A Geena Davis Institute study of 2.7m YouTube ads found that women-led and gender-balanced videos yielded 30% more views. Ipsos found demonstrated that ads portraying women in strong roles positively impacted long-term brand relationships and short-term purchasing behavior.

Unilever’s Santos said if the industry wants to see the numbers reverse, CMOs and agency leaders need to “challenge everything” in the process of a campaign.

“We have known for some time that if you want to create this systemic change, you need to interrogate all facets of the marketing process. This is what we are doing through ‘Act 2 Unstereotype’ which is about broadening our 2016 commitment to not only remove stereotypes from our ads but to create marketing that is truly inclusive and representative of the people we serve – both on screen and behind the camera.
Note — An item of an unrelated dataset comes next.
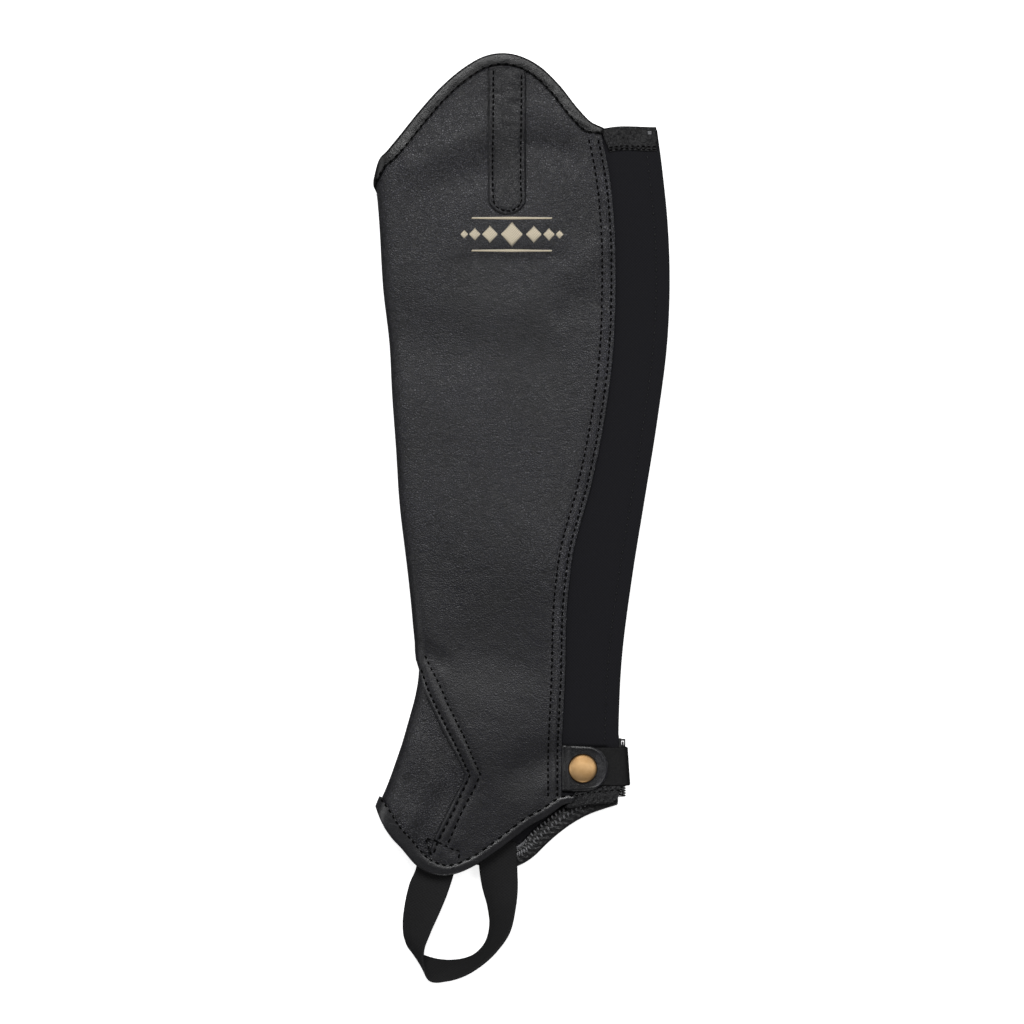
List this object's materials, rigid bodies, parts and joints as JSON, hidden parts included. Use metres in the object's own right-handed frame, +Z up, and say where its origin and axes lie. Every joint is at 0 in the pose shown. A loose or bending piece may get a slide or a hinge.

Which means everything is being challenged - from insight generation and creative development to driving the agenda for a more inclusive and diverse creative workforce in our agencies, casting choices and production partners,” she said.

“When we launched the Unstereotype initiative back in 2016, we knew we were tackling a huge issue. But we also realized that real change takes time. It moves at a toddler’s pace – more of a shuffle than a stomp – but its impact is unmistakable and a true reminder to keep pushing for change no matter how hard.”

Anna Vogt is chief strategic officer at VMLY&R, an agency that counts Mondelez, Starbucks and Wendy's among its clients. She described the results as "alarming" and said agencies can help reverse the trend by creating processes that consciously disrupt decision making.

"Acting as gatekeepers to strategies, ideas and executions, having a process in place that partners with clients to ensure decisions are scrutinised for representing the right values will help us set the industry back on the right track," she said.